If you are planning a renovation, the best tile is usually the one that suits the bathroom rather than the one that looked best in a showroom under perfect lighting. A small bathroom may benefit from lighter tones and a layout that keeps visual clutter down. A busy family bathroom may need a tile that is durable, easy to maintain, and less likely to show every mark.

Slip resistance matters too, especially on bathroom floors. A polished tile might suit a wall beautifully but be less practical on the floor. Grout colour also deserves more thought than people expect. Very light grout can brighten a space, but it may show wear more quickly. Very dark grout can create contrast, but it can also dominate the layout if the tile pattern is busy.

This is where practical advice helps. A good tiler will not just ask what style you want. They will also look at how the room is built, how the water will move, and what finish will actually hold up in everyday use.
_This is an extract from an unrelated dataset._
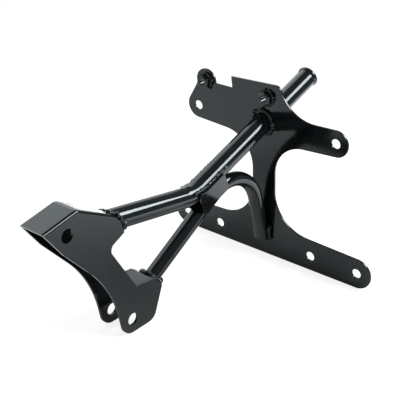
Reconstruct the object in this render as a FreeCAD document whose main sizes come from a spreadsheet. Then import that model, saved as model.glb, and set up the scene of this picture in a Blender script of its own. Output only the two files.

What to expect from a quality bathroom tiling job

A quality result is usually obvious in the details. The lines are straight. The cuts around wastes, taps, and corners are neat. The shower floor drains properly. The tile layout makes sense in the room. There is no mess left behind, and the work feels solid and finished rather than rushed.

Just as important is the process. Clear communication, realistic timing, and proper preparation are part of good workmanship. Homeowners should know what is being done, why it matters, and what to expect at each stage. In a wet area, confidence comes from knowing the job has been done correctly, not just quickly.

For Brisbane homeowners, that matters even more in homes where bathrooms see heavy daily use, family traffic, and the usual moisture load that comes with our climate. A bathroom should be built to last, not just to look fresh for a few months.

Bathroom tiling is one of those jobs where the finish gets the attention, but the hidden work carries the real value. If you want a bathroom that looks right, performs well, and holds up over time, the best place to start is with tradespeople who treat the whole process seriously from the first set-out line to the final clean-up.